Si l’on en croit le reportage du « Guardian », la gaieté est de retour à Peshawar. La musique n’est plus interdite, on chante et on danse de nouveau dans les mariages et, pour fêter leur victoire, des députés fraîchement élus ont programmé des concerts publics. Mais les plus contents d’entre tous sont les chauffeurs de bus. Ils peuvent désormais écouter de nouveau leur musique préférée dans le bus qu’ils conduisent plusieurs heures par jour…
Les élections du 18 février sont donc un grand coup pour les obscurantistes et autres talibans pakistanais. Mais ce n’est pas un coup fatal puisqu’ils ne vont pas désarmer aussi facilement et tenteront à coup sûr de poursuivre leurs menées subversives et violentes. Pour leur couper définitivement l’herbe sous les pieds, les autorités pakistanaises n’ont d’autre choix que de s’investir pleinement dans la lutte contre la pauvreté et dans la promotion de l’enseignement laïque.
La réussite du Pakistan dépend des Pakistanais eux-mêmes en premier lieu certes. Mais elle dépend aussi de la manière dont est perçu le pays à l’étranger. La meilleure manière d’aider le Pakistan, ne consiste sûrement pas à continuer à le considérer seulement comme un pays de la ligne de front dans le « guerre contre le terrorisme », comme il l’était hier dans la guerre contre l’empire soviétique.
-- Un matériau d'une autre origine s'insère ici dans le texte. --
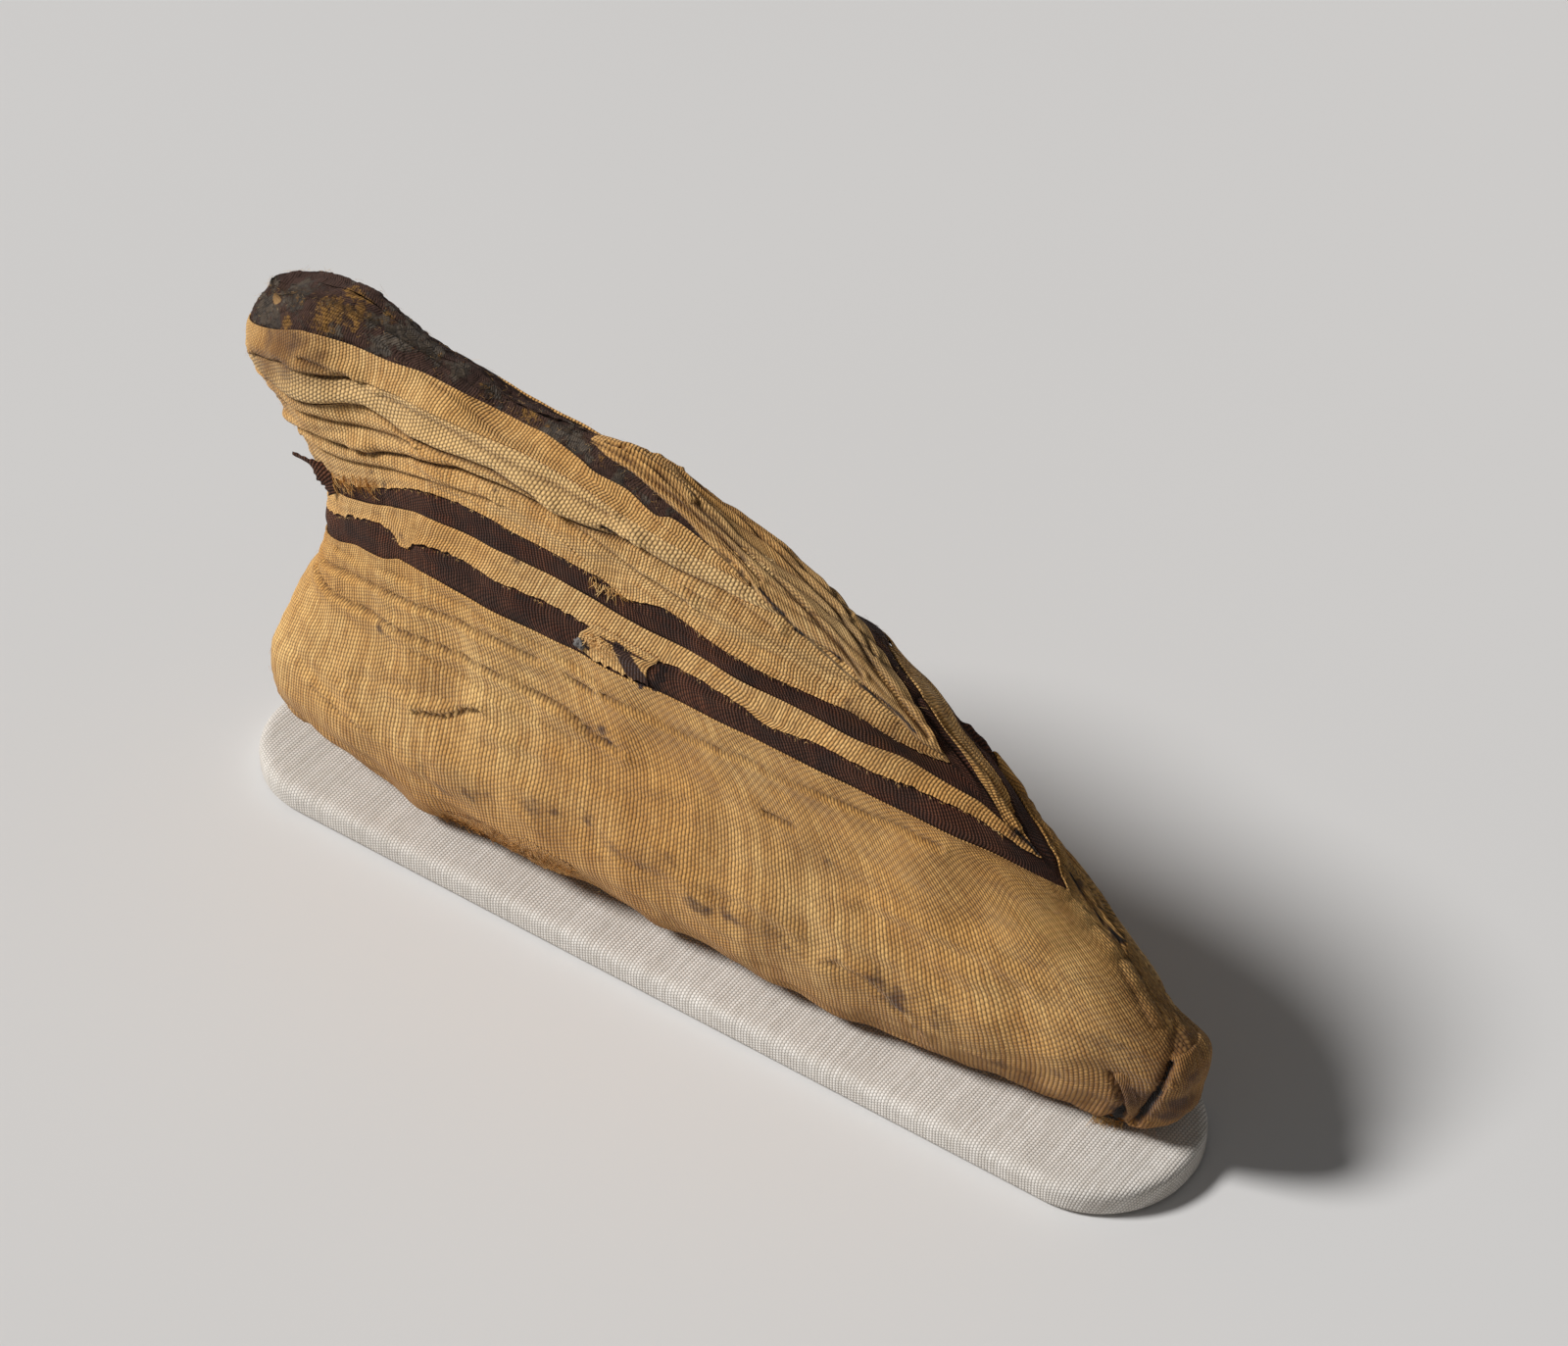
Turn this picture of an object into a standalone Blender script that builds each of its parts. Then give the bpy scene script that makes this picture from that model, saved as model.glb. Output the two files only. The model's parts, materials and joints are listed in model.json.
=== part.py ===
"""A wrapped animal mummy that lies on its linen-covered display board.

Metres, +Z up. The origin is the middle of the board's underside. The head
end is at -X, the tail end at +X, and the side that shows its stripes best
faces -Y. The mummy's layers all follow one wrapped surface, at different
depths below it, so each layer keeps its clearance to the next.
"""

import math

import bmesh
import bpy
import numpy as np
from mathutils import Matrix, Vector

for old in list(bpy.data.objects):
    bpy.data.objects.remove(old, do_unlink=True)

# Gap between two pieces that lie on each other
CLEARANCE = 0.0003

# Display board
BOARD_LENGTH = 0.380
BOARD_WIDTH = 0.070
BOARD_CORNER_RADIUS = 0.034
BOARD_EDGE_BEVEL = 0.0024
CORE_THICKNESS = 0.006
PADDING_THICKNESS = 0.0015
COVER_THICKNESS = 0.0006
COVER_HEM_WIDTH = 0.009
LINING_THICKNESS = 0.0008
LINING_INSET = 0.003

# Mummy: overall size and place on the board
MUMMY_LENGTH = 0.382
MUMMY_HEIGHT = 0.1955
MUMMY_WIDTH = 0.066
MUMMY_HEAD_X = -0.1907
MUMMY_AXIS_Y = 0.005

# Mummy: layers
BANDAGE_THICKNESS = 0.001
RESIN_CLOTH_THICKNESS = 0.0012
HEAD_BULGE = 0.012
HEAD_BULGE_RADIUS = 0.028

# Small pieces on the outside
FRAY_THICKNESS = 0.0005
TAIL_FOLD_RISE = 0.003
LOOSE_END_REACH = 0.019
LOOSE_END_RISE = 0.016
LOOSE_END_WIDTH = 0.005
LOOSE_END_THICKNESS = 0.0009
LOOSE_END_TWIST = math.radians(70)
LOOSE_END_NARROWING = 0.6

# Bird inside. A width share is the wrapped surface's width there over the mummy's.
PACKING_WALL = 0.006
HEAD_PACKING_WALL = 0.0035
TORSO_WIDTH_SHARE = 0.98
TORSO_HEIGHT = 0.0605
SKULL_WIDTH_SHARE = 0.28
WING_THICKNESS = 0.0035
WING_HEIGHT = 0.0303
WING_TIP_NARROWING = 0.006
NECK_ROOT_RADIUS = 0.0105
NECK_RADIUS = 0.0075
NECK_TOP_RADIUS = 0.0064
BEAK_LENGTH = 0.012
BEAK_RADIUS = 0.004
BEAK_TIP_RADIUS = 0.001
BEAK_DROOP = Vector((-0.3, 0, -1))
THIGH_RADIUS = 0.0048
SHANK_RADIUS = 0.003
TOE_RADIUS = 0.0018
LEG_SPACING = 0.014
TAIL_FEATHER_THICKNESS = 0.003
TAIL_FEATHER_ROOT_WIDTH = 0.008
TAIL_FEATHER_WIDTH = 0.018

# Shape of the wrapped surface. Each level is a line round the body, from
# below to the top of the head: its name, five side-view points from the front
# to the back in percent of the mummy's length and height, and its width in
# percent of the mummy's width.
LEVELS = (
    ("seam", ((10.7, 0), (30, 0), (49.9, 0), (69.6, 0), (89.2, 0)), 12),
    ("foot", ((4.9, 0), (27.9, 0), (49.9, 0), (71.9, 0), (93.9, 0)), 34),
    ("keel", ((0.6, 5.3), (25.3, 4.5), (49.9, 4.5), (73.5, 4.7), (97.8, 6.1)), 78),
    ("belly", ((0.2, 16), (24.5, 16.9), (49.9, 16.9), (74.5, 16.4), (99.4, 17.4)), 100),
    ("flank", ((4.5, 33.2), (26.7, 42.5), (50.8, 43.5), (72.8, 39.9), (93.5, 32.2)), 95),
    ("low_stripe", ((8.1, 47.6), (25.9, 60.4), (46.1, 61.4), (67, 56.8), (85.9, 45.5)), 83),
    ("low_stripe_top", ((8.4, 53.2), (26.4, 66.5), (45.5, 66.5), (65.4, 61.9), (83.8, 49.6)), 79),
    ("high_stripe", ((8.6, 57.3), (26.7, 72.6), (45, 72.1), (63.4, 67.8), (80.1, 55.2)), 74),
    ("high_stripe_top", ((8.4, 60.9), (26.7, 77.5), (44.2, 76), (61.3, 71.4), (76.4, 61.9)), 67),
    ("pleats_top", ((4.7, 72.1), (24.6, 84.9), (41.6, 82.9), (54.7, 78.3), (69.6, 70.6)), 57),
    ("weave_top", ((1, 79.5), (19.4, 91.6), (36.4, 89.2), (50.8, 84.4), (62.5, 78.3)), 44),
    ("brow", ((0.5, 86.5), (14.1, 96), (28.5, 92.3), (42, 90), (53.5, 85)), 27),
    ("crown", ((2.6, 95.7), (11.5, 100), (26.7, 94.3), (39.5, 93.5), (48, 89.5)), 11),
)
HEAD_CENTRE = (7.3, 87)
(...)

Le Pakistan n’est pas seulement « une pièce maîtresse » dans le jeu stratégique des Etats-Unis. C’est aussi 120 millions d’âmes à nourrir et à éduquer. C’est un pays à aider de toute urgence à sortir de son sous développement endémique. Et aucun développement n’est possible si les milliards de dollars, réservés jusqu’ici annuellement à l’achat d’armements, ne seront pas détournés au profit des programmes économiques, sociaux et éducatifs. Un Pakistan développé et débarrassé de ses obscurantistes est une condition incontournable pour la sécurité de la région, et même du monde.